(EXERCISE OBJECTIVE)
Of the lines listed below, return exactly those that run from the line containing "for name, places" through the line containing "obj.parent = empty", both included.

(DATA SEGMENT)
╔══

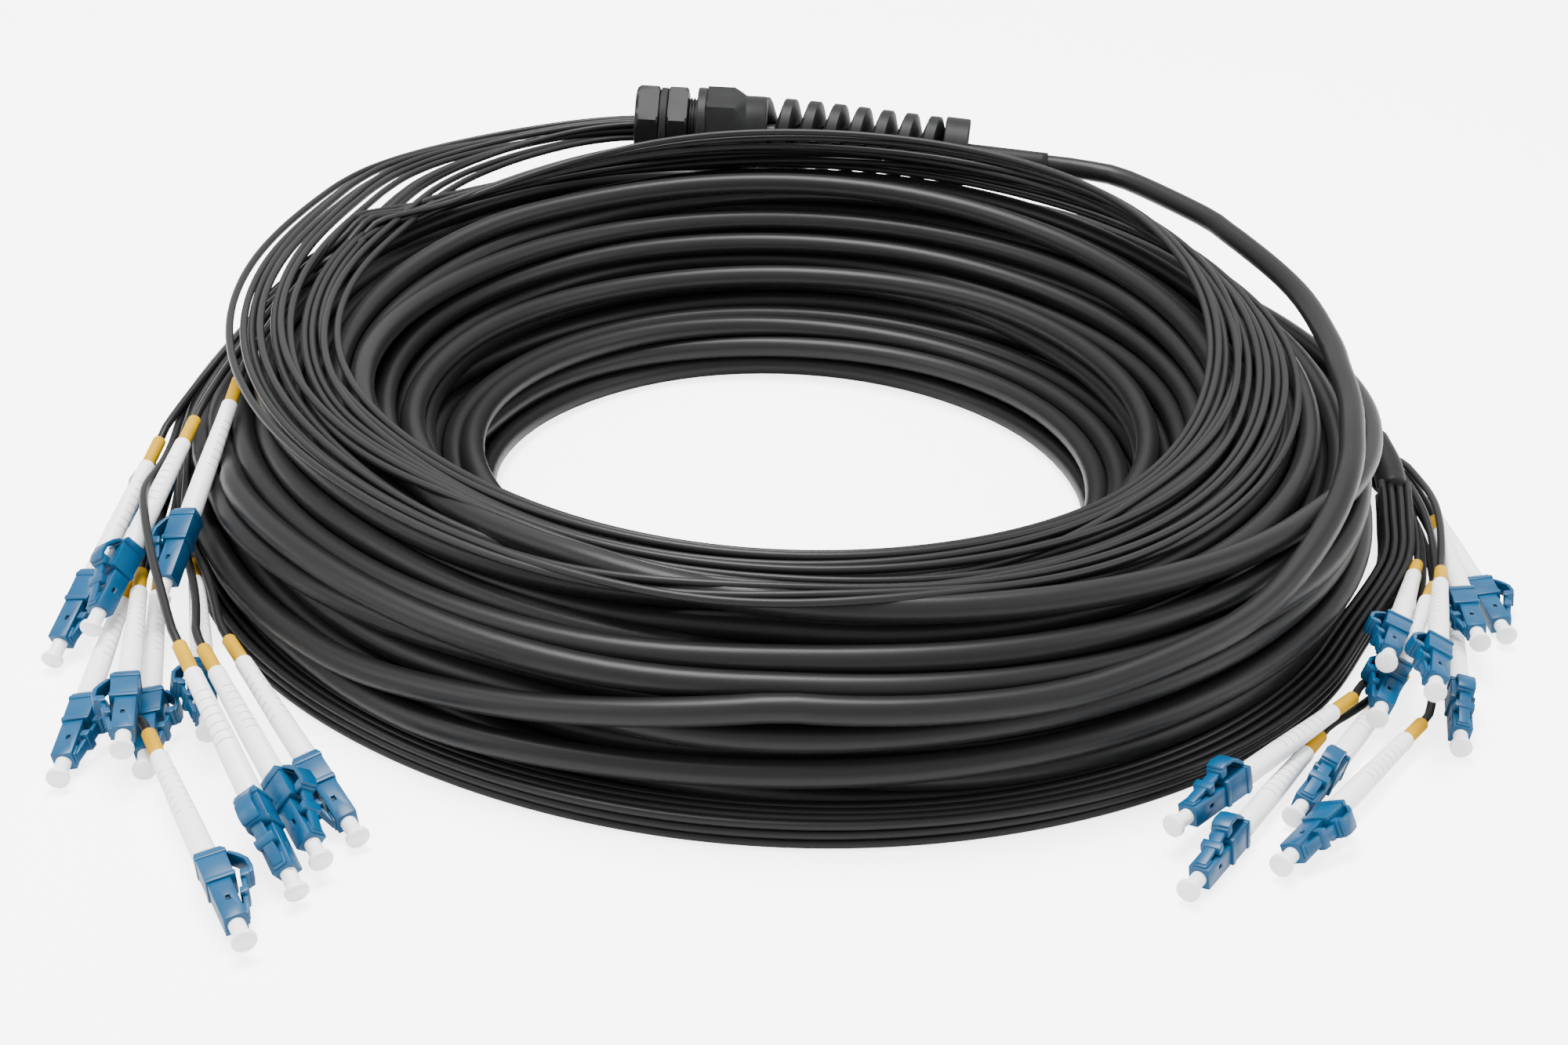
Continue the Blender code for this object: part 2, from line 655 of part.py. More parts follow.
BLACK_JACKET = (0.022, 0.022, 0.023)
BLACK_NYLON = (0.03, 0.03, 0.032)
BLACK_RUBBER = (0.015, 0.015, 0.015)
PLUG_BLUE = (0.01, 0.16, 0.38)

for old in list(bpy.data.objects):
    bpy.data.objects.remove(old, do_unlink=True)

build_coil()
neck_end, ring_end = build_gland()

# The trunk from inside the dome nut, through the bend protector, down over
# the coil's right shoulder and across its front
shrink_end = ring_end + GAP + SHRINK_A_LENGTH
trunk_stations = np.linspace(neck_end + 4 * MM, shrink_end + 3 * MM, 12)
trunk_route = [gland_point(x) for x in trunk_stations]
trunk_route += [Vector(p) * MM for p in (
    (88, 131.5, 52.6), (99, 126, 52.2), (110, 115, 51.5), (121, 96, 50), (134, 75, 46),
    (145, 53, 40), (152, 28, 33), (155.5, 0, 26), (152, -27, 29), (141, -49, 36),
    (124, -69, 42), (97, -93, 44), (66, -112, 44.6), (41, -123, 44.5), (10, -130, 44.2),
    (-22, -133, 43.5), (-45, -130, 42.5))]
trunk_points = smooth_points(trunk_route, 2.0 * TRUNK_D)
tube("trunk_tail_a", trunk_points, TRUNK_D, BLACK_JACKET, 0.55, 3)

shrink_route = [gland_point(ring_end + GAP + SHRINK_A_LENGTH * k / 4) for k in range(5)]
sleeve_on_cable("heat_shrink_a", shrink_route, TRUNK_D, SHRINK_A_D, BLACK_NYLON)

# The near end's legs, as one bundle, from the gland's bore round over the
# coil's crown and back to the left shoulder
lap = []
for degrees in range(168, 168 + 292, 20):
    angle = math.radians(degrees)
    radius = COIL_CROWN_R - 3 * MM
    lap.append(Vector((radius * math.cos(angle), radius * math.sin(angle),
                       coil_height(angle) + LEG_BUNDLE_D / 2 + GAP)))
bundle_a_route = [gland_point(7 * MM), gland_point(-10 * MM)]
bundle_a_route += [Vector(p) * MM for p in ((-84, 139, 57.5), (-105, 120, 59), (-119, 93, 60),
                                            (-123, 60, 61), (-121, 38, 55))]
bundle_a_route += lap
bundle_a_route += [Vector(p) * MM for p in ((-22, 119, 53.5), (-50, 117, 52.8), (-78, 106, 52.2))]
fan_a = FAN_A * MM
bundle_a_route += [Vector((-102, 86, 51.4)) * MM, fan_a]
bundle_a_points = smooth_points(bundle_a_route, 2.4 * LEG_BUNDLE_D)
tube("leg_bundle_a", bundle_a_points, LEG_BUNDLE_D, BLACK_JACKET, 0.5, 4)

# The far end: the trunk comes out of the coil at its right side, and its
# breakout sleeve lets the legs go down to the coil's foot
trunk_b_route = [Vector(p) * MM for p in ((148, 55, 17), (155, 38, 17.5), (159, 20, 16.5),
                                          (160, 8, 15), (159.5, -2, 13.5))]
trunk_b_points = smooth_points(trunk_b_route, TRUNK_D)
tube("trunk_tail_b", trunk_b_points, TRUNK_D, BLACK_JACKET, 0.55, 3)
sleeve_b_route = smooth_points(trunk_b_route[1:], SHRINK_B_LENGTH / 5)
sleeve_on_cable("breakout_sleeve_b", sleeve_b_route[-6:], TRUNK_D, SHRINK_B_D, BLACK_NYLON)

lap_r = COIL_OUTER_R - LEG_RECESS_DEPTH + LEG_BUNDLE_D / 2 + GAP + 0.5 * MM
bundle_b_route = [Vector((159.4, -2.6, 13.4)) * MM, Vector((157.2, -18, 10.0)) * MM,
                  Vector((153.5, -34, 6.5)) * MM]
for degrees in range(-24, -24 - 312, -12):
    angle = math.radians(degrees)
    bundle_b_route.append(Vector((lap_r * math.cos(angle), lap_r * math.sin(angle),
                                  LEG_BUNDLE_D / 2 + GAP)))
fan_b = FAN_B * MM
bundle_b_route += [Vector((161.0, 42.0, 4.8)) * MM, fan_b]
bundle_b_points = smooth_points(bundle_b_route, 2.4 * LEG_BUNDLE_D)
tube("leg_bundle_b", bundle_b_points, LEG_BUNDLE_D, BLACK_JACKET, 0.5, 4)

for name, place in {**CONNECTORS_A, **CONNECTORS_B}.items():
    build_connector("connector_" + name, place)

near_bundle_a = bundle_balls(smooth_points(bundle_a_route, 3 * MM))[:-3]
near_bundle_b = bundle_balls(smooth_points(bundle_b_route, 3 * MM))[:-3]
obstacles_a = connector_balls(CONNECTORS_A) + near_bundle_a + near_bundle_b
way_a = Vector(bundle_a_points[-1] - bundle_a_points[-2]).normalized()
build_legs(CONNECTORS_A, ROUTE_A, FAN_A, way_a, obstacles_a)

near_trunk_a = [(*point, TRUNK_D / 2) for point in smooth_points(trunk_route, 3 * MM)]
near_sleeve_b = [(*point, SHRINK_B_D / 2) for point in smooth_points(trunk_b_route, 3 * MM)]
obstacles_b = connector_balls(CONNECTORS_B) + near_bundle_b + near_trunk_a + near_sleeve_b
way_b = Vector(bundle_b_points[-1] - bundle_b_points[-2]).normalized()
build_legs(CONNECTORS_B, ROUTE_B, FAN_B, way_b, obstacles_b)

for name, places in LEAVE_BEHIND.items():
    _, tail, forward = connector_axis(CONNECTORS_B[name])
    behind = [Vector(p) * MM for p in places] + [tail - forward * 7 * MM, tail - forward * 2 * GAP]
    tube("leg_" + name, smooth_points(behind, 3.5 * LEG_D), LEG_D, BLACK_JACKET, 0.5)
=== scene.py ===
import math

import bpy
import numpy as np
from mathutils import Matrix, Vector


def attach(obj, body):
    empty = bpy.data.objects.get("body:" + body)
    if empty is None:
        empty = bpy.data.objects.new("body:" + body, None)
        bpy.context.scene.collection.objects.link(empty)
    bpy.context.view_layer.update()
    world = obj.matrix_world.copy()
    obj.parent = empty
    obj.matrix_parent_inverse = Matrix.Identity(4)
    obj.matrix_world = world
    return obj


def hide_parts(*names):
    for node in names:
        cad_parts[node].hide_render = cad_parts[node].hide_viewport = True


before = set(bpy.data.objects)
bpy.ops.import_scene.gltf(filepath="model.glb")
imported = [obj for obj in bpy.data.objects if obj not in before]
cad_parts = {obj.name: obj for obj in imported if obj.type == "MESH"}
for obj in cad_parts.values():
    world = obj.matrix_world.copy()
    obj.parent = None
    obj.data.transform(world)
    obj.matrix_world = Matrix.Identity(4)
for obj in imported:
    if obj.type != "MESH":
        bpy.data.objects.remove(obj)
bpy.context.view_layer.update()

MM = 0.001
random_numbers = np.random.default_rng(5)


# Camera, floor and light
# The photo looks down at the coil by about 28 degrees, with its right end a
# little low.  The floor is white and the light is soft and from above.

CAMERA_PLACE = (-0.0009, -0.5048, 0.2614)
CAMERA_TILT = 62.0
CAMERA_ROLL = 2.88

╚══

(RESULT OF THE EXERCISE)
for name, places in LEAVE_BEHIND.items():
    _, tail, forward = connector_axis(CONNECTORS_B[name])
    behind = [Vector(p) * MM for p in places] + [tail - forward * 7 * MM, tail - forward * 2 * GAP]
    tube("leg_" + name, smooth_points(behind, 3.5 * LEG_D), LEG_D, BLACK_JACKET, 0.5)
=== scene.py ===
import math

import bpy
import numpy as np
from mathutils import Matrix, Vector


def attach(obj, body):
    empty = bpy.data.objects.get("body:" + body)
    if empty is None:
        empty = bpy.data.objects.new("body:" + body, None)
        bpy.context.scene.collection.objects.link(empty)
    bpy.context.view_layer.update()
    world = obj.matrix_world.copy()
    obj.parent = empty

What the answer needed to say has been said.